The Oval
- Location: Wednesbury, England
- Coordinates: 52°33′45″N 2°00′03″W﻿ / ﻿52.5626°N 2.0007°W
- Surface: Grass

Tenants
- Wednesbury Old Athletic

= The Oval (Wednesbury) =

Sports venue in Wednesbury, England

The Oval was a cricket and football ground in Wednesbury, England. It was the home ground of Wednesbury Old Athletic, and also hosted two Walsall matches at the start of the 1893–94 season.

==History==
The ground was located to the north-west of Wednesbury town centre, and featured a pavilion located close to St Paul's road, which ran along the northern boundary. At the end of the 1892–93 season Walsall left the Chuckery to move to West Bromwich Road.
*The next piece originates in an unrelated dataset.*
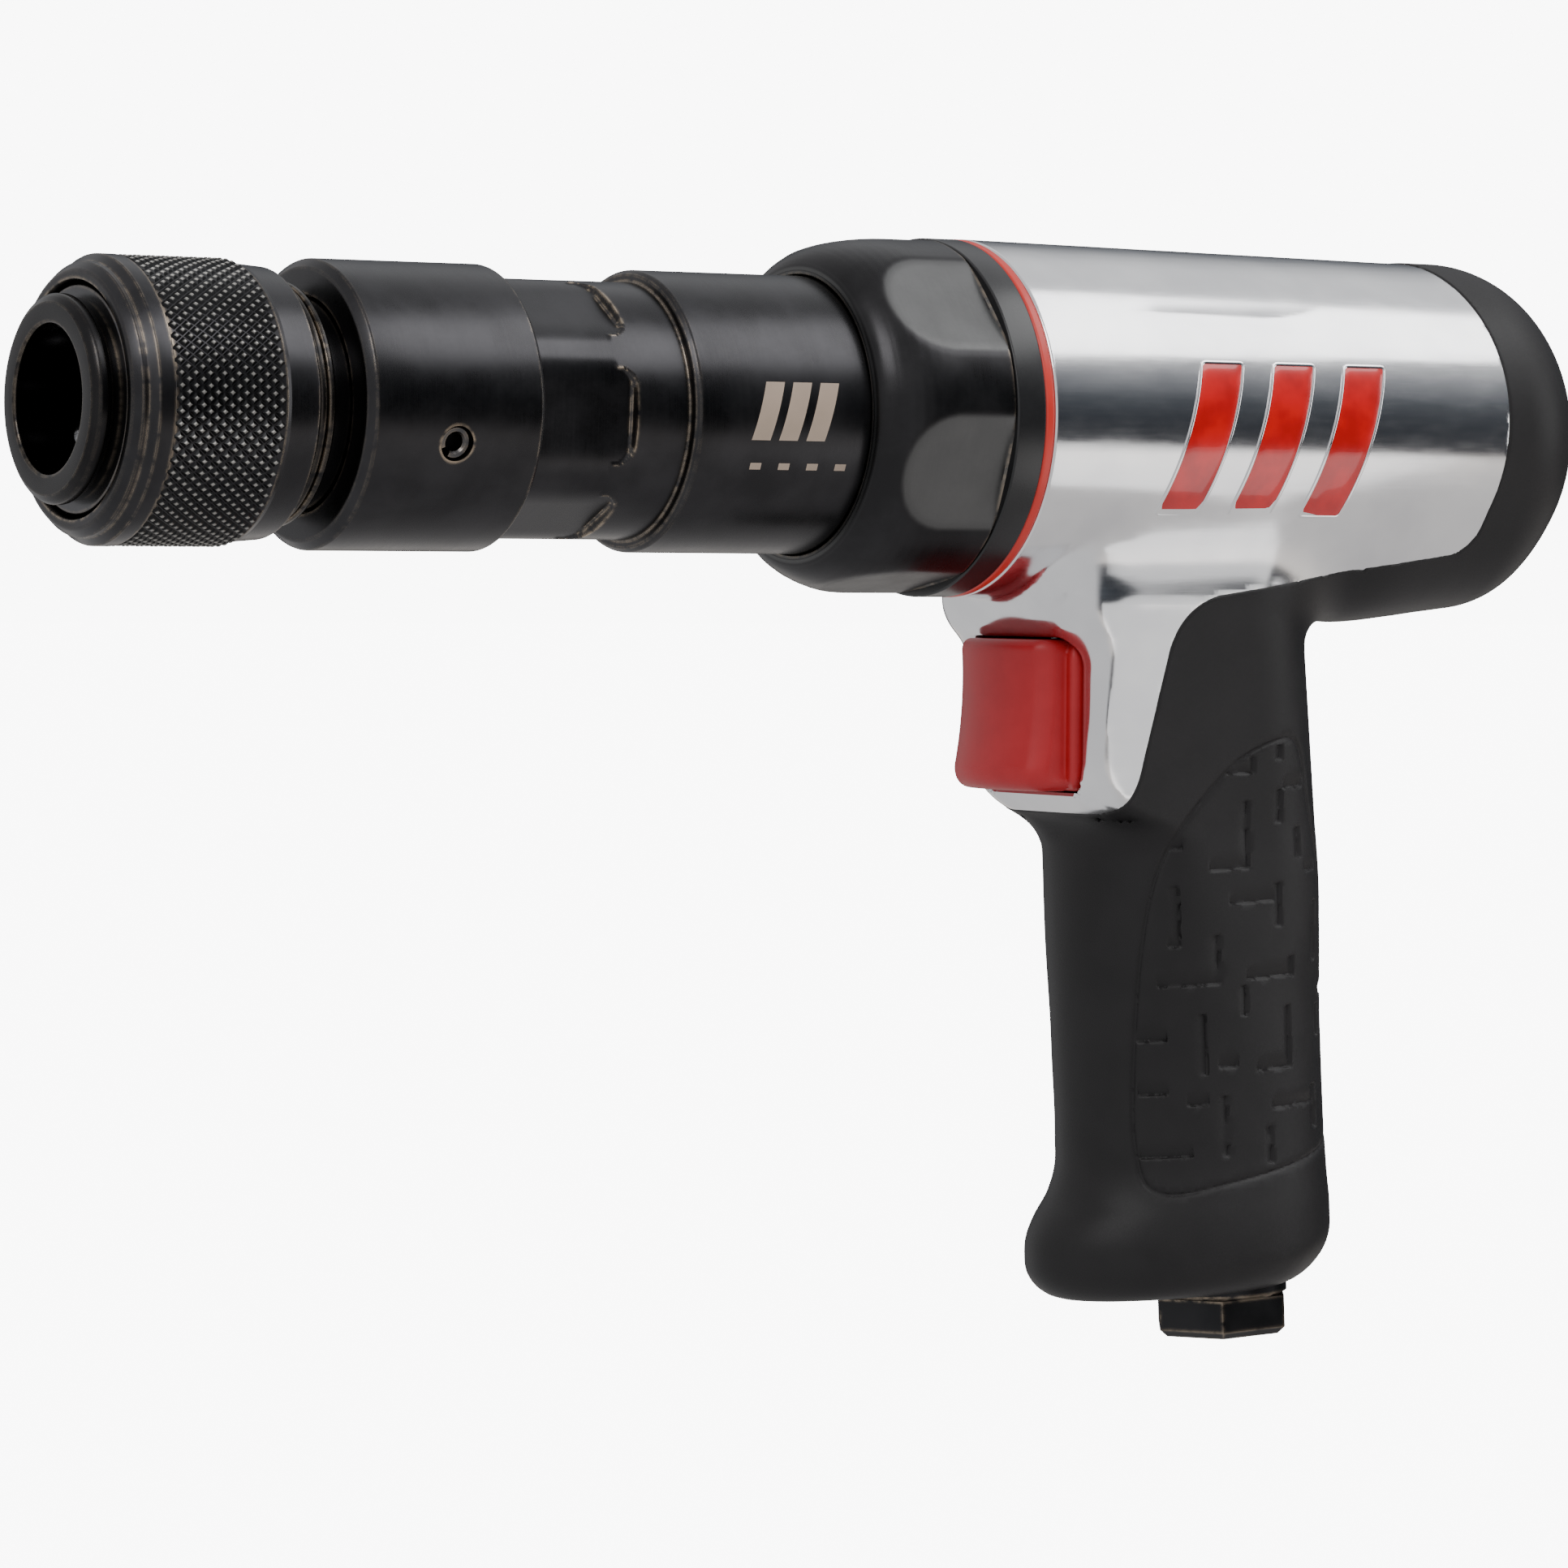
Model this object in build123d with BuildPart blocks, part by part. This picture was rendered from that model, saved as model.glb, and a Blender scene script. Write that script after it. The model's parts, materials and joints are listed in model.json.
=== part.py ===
from build123d import *
from math import cos, radians, sin, sqrt, tan
import os

# Pneumatic rivet gun, in millimetres.
# The origin is on the barrel axis at the muzzle face, +X points out of the muzzle, +Z is up and
# +Y is the operator's left. "Distance" always means millimetres behind the muzzle face, at -X.
os.makedirs("parts", exist_ok=True)

# --- Barrel line: the stations and radii that everything else follows -----------------------------
TOOL_BORE_R = 11.1              # takes the flange of a rivet set
TOOL_BORE_DEPTH = 24.0
SHANK_R = 6.375                 # takes a 12.7 mm (0.498 in) shank
PISTON_R = 9.5                  # 19 mm (3/4 in) piston
RUNNING_FIT = 0.05              # radial play of a sliding fit
SOFT_GAP = 0.3                  # room between curved faces that pass each other

COLLAR_FRONT = 42.2
NECK_FRONT = 72.7
TUBE_FRONT = 99.4
NUT_FRONT = 131.2
LOCK_RING_FRONT = 154.4
SEAL_RING_FRONT = 159.8
HOUSING_FRONT = 161.6
CAP_EDGE = 254.0
REAR_END = 276.3

COLLAR_R = 22.07
NECK_R = 20.0
TUBE_R = 22.0
NUT_R = 28.6
HOUSING_FRONT_R = 28.8
HOUSING_REAR_R = 27.5

# --- Quick-change retainer ------------------------------------------------------------------------
RETAINER_TUBE_R = 15.0
SNAP_RING_AT = 4.6
SNAP_RING_R = 17.05
SNAP_RING_THICKNESS = 0.9
SLEEVE_FRONT = 4.1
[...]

However, the new ground was not ready at the start of the 1893–94 season, so the club played two matches at the Oval. The first on 2 September 1893 saw Walsall lose 3–1 to Small Heath, whilst the second match was played on 9 September, with Walsall losing 5–0 to Burslem Port Vale. Despite it being a temporary home, the 5,000 spectators present at the Small Heath game was higher than the club's highest League attendances at either the Chuckery or West Bromwich Road.

The ground is now an open sports field, with Walsall's modern Bescot Stadium located a few hundred metres away on the other side of the M6 motorway.